RECEIVED Tue., Sept. 22, 2015

Dear Editor,
    I am a COA crossing guard who should be affected by the recent City Council budget to increase wages. When I asked, I was told we would not get a raise. The last raise we had was 30 cents per hour. We have disabled people working as crossing guards, Section 8 housing recipients, and single women (with and without children) without access to reliable health care working as guards. I have dug into my pocket to bring food and prescriptions to my co-workers. We are outside every day working in all kinds of weather. Every time we step off the curb we deal with cell phone users, texters, red light runners, speeders, and people with road rage.

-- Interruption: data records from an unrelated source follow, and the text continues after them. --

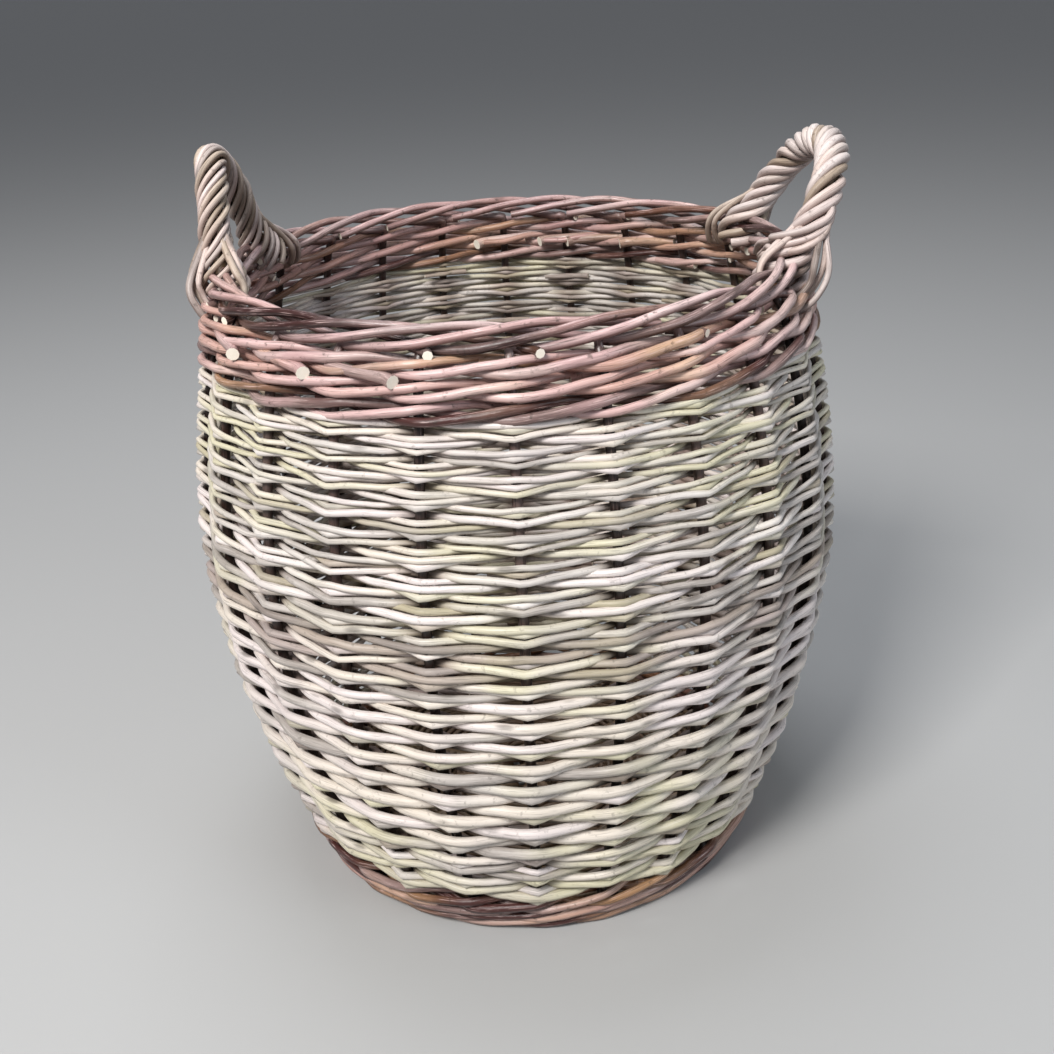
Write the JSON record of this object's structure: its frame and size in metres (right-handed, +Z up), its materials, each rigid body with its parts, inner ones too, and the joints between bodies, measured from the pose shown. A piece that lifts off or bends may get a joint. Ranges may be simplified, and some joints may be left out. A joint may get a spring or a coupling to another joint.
{
  "type": "wicker log basket",
  "caption": "Round bulging willow basket woven over upright stakes, with a rope border, a base on crossed sticks and two fixed roped handles, for holding logs.",
  "frame": {"origin": "on the floor, at the centre of the base", "axes": "+Z up; -Y is the front, and the two handles stand near +X and -X, a little behind the middle"},
  "size_m": [0.4598, 0.4598, 0.519],
  "materials": {
    "stick": "peeled willow stick, dry",
    "base": "fine woven willow, dry",
    "stake": "brown willow bark, satin",
    "siding": "white peeled willow, satin",
    "wale": "brown willow bark, satin",
    "handle": "twisted pale willow rods, satin"
  },
  "bodies": {
    "root": {"base_slit_stick_1": "stick", "base_slit_stick_2": "stick", "base_slit_stick_3": "stick", "base_through_stick_1": "stick", "base_through_stick_2": "stick", "base_through_stick_3": "stick", "base_weave": "base", "foot_wale": "wale", "upset_wale": "wale", "stake_01": "stake", "stake_02": "stake", "stake_03": "stake", "stake_04": "stake", "stake_05": "stake", "stake_06": "stake", "stake_07": "stake", "stake_08": "stake", "stake_09": "stake", "stake_10": "stake", "stake_11": "stake", "stake_12": "stake", "stake_13": "stake", "stake_14": "stake", "stake_15": "stake", "stake_16": "stake", "stake_17": "stake", "stake_18": "stake", "stake_19": "stake", "stake_20": "stake", "stake_21": "stake", "stake_22": "stake", "stake_23": "stake", "stake_24": "stake", "lower_siding_1": "siding", "lower_siding_2": "siding", "lower_siding_3": "siding", "lower_siding_4": "siding", "lower_siding_5": "siding", "lower_siding_6": "siding", "lower_siding_7": "siding", "upper_siding_1": "siding", "upper_siding_2": "siding", "upper_siding_3": "siding", "upper_siding_4": "siding", "upper_siding_5": "siding", "upper_siding_6": "siding", "top_wale_1": "wale", "top_wale_2": "wale", "handle_right_bow": "stick", "handle_right_rope": "handle", "handle_right_strap_front": "handle", "handle_right_strap_back": "handle", "handle_left_bow": "stick", "handle_left_rope": "handle", "handle_left_strap_front": "handle", "handle_left_strap_back": "handle"}
  },
  "joints": []
}
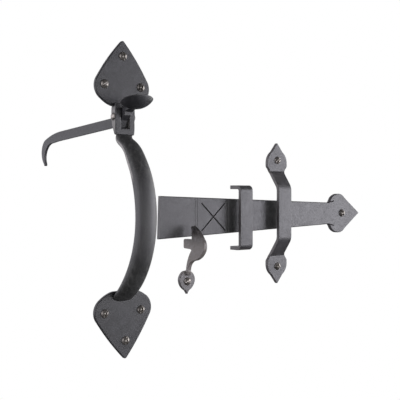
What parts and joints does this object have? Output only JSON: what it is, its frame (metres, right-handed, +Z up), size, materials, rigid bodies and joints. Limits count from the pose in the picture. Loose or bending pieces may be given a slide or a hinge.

My car has been hit several times while parked, and I was a victim of a hit and run because the person was mad the car pool line wasn't moving fast enough. My councilman, Don Zimmerman, recognizes our value and has pledged to work to get us a raise based on their recent vote. If he is successful, he will benefit all guards across the city, not just his district, and I will work hard in his district to show my appreciation.
Daria Prendergast

Skewed Film Review

RECEIVED Tue., Sept. 22, 2015

Dear Editor,
    When Grandma opened, I was one of the first to see it because of Lily Tomlin and other excellent actors even though I had read that the talent carried the movie. Then, I read your review [Film Listings, Sept. 11] and felt like Woody Allen in almost any of his movies in which he plays himself having to listen to either some insufferable blowhard loudly opine, the blasé drone of a pseudo intellectual, or some annoying inanity from a neurotic, shallow friend.
    As you may know, an article can be well written, but totally wack in sentiment or direction, but I don't feel I have to agree with the message in a movie in order to enjoy a performance.
    That said, having read your loud and effluvious review, I personally take exception to the words "we come to find," "honest in all her dealings," "women's morality play," "deep,” but most of all, your, in large bold print, "Signs of Intelligent Life."
    I realize that you may belong to a large and mutually congratulatory support group who are determined to "never get it," but shame on you for using your job as craft for your partisan views.
Martha Trybyszewski

Write On

RECEIVED Thu., Sept. 17, 2015

Dear Editor,
    Thousands of Austin's residents have long thought that Mexicans smuggling pot over the border was natural and good, since growing hemp was disallowed for growing by U.S. farmers in 1937. To this day our dollar bills are 60% hemp, and 40% cotton. When the hippies of “The People's Republic of Austin” introduced the rednecks to smoking rope, it shifted the paradigm away from whiskey, red meat, and cars, toward a more gentle future. In 1973, pot no longer a felony, topless women, and “No war! No war!”
    Pat Littledog wrote a big book about Austin and pot, that I'm just dying to read for years, but no publisher will touch it. Her book about Jewel Babb at Indian Hot Springs, Texas, Border Healing Woman, is truly a classic of Texas literature.
    I was glad to read in The Austin Chronicle that Chuck Taylor's Slough Press will reprint Pat's Afoot in a Field of Men. I've bought many copies of Pat's works, but invariably passed them on. Some writers are like that.